• WHAT YOU ARE ASKED TO DO:
Give back the full material, exactly as it reads.

• DATASET SECTION:
-------

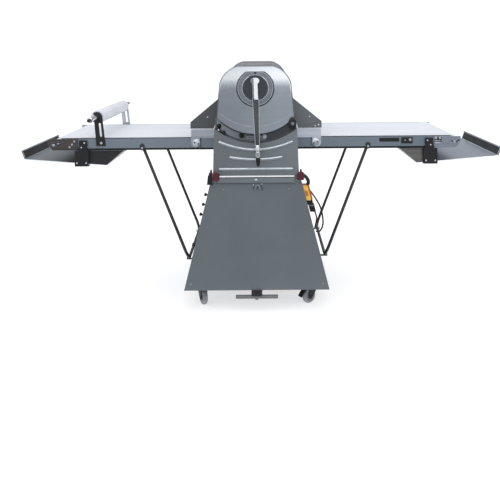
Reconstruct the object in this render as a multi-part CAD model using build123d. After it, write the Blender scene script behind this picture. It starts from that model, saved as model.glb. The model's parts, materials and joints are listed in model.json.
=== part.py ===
from build123d import *
from math import cos, radians, sin
import os

# Dough sheeter. Millimetres, +Z up. X runs along the tables, -Y is the operator's side.
# The origin is on the floor under the centre of the roller head.

# ---------------------------------------------------------------- driving dimensions
CLEAR = 0.05                # running clearance of a pin or shaft, on the radius
SHEET = 2.0                 # sheet metal

# cabinet
FLOOR_Z = 106.5             # underside of the cabinet
DECK_Z = 638.0              # top of the cabinet
CAB_FOOT = 364.0            # half width at the foot
CAB_TOP = 231.0             # half width at the top
CAB_DEPTH = 430.0           # half depth
PANEL_T = 2.0               # front and rear panels
POST = 25.0                 # square tube of the base frame

# ledge between cabinet and neck
LEDGE_HALF = 191.0
LEDGE_LOW = 645.0
LEDGE_HIGH = 679.0
LEDGE_FRONT = 446.0

# head and neck
NECK_FOOT = 217.0           # half width at the deck
NECK_MID = 212.0
NECK_MID_Z = 830.0
NECK_TIP = 204.0            # half width of the neck's upper tips
NECK_TIP_Z = 966.0
HOUSING_FRONT = 430.0       # depth of the neck's front face
HOUSING_BACK = 316.0        # depth where the housings meet the side frames
COVER_FRONT = 440.0
COVER_SHEET = 3.0
HEAD_TOP = 1228.0
HEAD_FLAT = 88.0            # half width of the flat top
HEAD_SHOULDER = (181.0, 1140.0)
HEAD_SHOULDER_MID = (150.0, 1194.0)
HEAD_HIP = (197.0, 968.0)   # lower corners of the cover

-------

• SOLUTION:
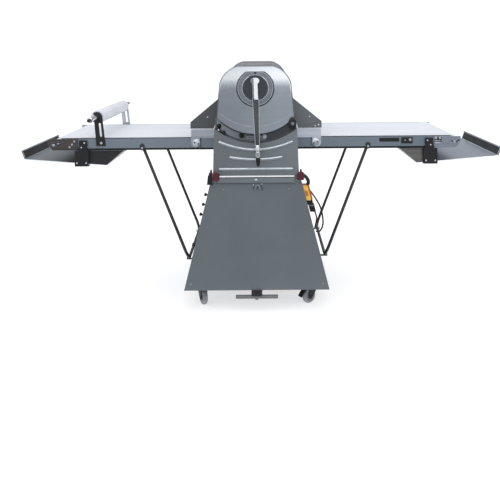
Reconstruct the object in this render as a multi-part CAD model using build123d. After it, write the Blender scene script behind this picture. It starts from that model, saved as model.glb. The model's parts, materials and joints are listed in model.json.
=== part.py ===
from build123d import *
from math import cos, radians, sin
import os

# Dough sheeter. Millimetres, +Z up. X runs along the tables, -Y is the operator's side.
# The origin is on the floor under the centre of the roller head.

# ---------------------------------------------------------------- driving dimensions
CLEAR = 0.05                # running clearance of a pin or shaft, on the radius
SHEET = 2.0                 # sheet metal

# cabinet
FLOOR_Z = 106.5             # underside of the cabinet
DECK_Z = 638.0              # top of the cabinet
CAB_FOOT = 364.0            # half width at the foot
CAB_TOP = 231.0             # half width at the top
CAB_DEPTH = 430.0           # half depth
PANEL_T = 2.0               # front and rear panels
POST = 25.0                 # square tube of the base frame

# ledge between cabinet and neck
LEDGE_HALF = 191.0
LEDGE_LOW = 645.0
LEDGE_HIGH = 679.0
LEDGE_FRONT = 446.0

# head and neck
NECK_FOOT = 217.0           # half width at the deck
NECK_MID = 212.0
NECK_MID_Z = 830.0
NECK_TIP = 204.0            # half width of the neck's upper tips
NECK_TIP_Z = 966.0
HOUSING_FRONT = 430.0       # depth of the neck's front face
HOUSING_BACK = 316.0        # depth where the housings meet the side frames
COVER_FRONT = 440.0
COVER_SHEET = 3.0
HEAD_TOP = 1228.0
HEAD_FLAT = 88.0            # half width of the flat top
HEAD_SHOULDER = (181.0, 1140.0)
HEAD_SHOULDER_MID = (150.0, 1194.0)
HEAD_HIP = (197.0, 968.0)   # lower corners of the cover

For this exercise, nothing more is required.